## GOAL
Count every line that holds the string "materials", then give that number alone.

---------- INFORMATION SHOWN

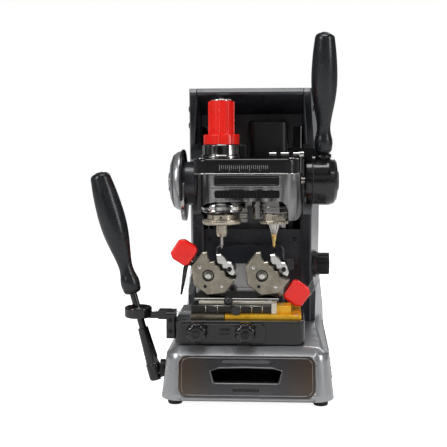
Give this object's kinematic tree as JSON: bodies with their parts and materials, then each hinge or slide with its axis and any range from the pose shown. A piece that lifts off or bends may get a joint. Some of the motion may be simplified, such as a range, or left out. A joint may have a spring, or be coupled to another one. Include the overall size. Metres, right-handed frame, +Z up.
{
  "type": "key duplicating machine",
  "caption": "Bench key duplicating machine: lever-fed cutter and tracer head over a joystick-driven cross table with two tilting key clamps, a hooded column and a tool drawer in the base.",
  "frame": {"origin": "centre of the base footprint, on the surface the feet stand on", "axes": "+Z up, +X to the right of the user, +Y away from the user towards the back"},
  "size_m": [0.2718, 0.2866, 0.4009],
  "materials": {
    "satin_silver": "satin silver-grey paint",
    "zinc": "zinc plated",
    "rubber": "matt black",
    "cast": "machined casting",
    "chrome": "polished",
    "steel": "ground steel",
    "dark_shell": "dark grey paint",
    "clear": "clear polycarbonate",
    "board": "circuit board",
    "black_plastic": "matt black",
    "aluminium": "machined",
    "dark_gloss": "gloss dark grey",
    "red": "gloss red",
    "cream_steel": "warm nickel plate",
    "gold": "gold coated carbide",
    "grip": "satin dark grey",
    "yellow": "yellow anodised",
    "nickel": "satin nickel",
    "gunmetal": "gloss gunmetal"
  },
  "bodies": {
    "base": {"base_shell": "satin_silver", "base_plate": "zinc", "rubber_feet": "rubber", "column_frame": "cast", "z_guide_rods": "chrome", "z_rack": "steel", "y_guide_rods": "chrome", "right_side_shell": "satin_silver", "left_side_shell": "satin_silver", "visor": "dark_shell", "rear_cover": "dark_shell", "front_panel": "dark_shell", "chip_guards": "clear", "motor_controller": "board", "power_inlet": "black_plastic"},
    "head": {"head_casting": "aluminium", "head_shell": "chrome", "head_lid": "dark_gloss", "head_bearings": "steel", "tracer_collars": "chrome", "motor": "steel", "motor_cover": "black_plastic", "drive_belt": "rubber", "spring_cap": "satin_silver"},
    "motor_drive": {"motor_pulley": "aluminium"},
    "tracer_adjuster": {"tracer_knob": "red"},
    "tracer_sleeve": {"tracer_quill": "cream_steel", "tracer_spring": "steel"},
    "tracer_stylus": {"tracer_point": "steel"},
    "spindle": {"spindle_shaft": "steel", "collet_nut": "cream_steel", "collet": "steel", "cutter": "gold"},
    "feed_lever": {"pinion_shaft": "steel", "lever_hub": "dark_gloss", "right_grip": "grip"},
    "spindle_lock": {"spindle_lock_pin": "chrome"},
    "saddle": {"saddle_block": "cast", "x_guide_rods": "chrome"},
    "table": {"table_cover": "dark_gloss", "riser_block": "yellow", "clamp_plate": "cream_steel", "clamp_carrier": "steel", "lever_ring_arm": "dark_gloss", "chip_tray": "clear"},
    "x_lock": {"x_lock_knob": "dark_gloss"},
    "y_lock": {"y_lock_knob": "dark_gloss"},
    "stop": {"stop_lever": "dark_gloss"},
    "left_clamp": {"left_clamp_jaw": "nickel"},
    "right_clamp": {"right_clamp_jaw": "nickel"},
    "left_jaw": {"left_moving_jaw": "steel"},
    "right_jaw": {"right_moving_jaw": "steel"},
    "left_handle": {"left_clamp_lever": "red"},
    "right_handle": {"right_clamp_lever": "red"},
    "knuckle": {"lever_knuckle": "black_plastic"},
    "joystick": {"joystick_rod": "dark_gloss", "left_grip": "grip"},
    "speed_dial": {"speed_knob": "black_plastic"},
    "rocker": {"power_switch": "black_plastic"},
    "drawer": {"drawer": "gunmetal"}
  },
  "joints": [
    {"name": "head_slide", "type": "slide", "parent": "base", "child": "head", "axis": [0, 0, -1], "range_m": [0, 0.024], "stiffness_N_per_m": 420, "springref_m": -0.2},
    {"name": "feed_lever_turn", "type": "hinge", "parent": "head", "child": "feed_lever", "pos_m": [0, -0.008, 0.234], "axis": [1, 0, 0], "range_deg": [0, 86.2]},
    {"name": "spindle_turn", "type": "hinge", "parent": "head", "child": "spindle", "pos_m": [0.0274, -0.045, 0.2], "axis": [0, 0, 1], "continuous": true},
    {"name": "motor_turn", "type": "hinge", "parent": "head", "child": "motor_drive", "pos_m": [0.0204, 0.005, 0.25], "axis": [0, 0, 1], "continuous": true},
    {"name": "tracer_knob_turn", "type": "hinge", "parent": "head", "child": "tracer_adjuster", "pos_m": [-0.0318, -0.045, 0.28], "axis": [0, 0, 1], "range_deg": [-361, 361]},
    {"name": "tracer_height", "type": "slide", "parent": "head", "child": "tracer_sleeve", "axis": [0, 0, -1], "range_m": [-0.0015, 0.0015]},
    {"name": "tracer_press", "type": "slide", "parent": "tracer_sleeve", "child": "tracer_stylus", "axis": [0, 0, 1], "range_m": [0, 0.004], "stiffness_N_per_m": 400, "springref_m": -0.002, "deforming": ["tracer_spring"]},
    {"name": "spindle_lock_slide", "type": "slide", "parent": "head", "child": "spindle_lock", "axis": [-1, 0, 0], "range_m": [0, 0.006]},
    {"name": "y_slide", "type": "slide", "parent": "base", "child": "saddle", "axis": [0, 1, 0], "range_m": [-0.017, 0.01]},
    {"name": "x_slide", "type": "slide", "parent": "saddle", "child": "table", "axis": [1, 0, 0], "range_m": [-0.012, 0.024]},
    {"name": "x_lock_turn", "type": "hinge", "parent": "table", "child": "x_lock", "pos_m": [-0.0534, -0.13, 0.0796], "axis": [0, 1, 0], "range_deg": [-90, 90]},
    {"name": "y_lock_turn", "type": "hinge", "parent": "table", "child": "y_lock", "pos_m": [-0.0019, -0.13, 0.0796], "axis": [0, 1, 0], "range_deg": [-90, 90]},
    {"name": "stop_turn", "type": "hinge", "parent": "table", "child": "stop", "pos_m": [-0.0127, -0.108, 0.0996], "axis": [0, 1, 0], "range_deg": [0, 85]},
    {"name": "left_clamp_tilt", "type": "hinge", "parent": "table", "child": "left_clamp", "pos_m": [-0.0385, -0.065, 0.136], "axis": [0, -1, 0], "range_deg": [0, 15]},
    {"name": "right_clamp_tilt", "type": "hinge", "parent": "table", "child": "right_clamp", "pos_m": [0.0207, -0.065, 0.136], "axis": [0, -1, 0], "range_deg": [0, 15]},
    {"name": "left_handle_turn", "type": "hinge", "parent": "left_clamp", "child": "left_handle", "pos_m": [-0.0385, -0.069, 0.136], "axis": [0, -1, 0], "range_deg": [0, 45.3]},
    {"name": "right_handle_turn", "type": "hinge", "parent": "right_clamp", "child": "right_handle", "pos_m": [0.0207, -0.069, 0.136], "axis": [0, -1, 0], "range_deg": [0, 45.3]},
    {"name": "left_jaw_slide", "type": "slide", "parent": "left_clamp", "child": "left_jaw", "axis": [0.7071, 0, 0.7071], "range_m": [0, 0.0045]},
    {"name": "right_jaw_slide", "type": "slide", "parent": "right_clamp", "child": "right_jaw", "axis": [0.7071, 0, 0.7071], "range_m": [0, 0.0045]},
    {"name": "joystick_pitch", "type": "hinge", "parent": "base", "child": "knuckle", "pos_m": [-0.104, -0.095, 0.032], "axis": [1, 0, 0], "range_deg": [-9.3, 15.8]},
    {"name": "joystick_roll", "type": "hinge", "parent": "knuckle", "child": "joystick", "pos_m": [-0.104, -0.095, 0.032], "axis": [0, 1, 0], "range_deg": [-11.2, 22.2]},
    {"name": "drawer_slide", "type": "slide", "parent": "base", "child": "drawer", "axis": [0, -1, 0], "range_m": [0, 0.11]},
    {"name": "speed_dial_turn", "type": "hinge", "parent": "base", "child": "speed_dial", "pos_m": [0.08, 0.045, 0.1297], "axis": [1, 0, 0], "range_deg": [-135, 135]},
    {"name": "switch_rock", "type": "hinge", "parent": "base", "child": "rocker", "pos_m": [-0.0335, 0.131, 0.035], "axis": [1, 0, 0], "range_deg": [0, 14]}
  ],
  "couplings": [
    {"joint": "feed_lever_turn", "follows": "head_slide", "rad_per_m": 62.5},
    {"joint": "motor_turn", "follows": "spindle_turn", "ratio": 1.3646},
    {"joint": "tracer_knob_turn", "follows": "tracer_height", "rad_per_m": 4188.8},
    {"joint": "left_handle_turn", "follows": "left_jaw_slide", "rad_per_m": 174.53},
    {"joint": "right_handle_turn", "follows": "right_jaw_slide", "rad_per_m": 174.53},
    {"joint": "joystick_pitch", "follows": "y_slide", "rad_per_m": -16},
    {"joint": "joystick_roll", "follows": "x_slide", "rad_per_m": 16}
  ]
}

--------------------

## FULL RESPONSE
2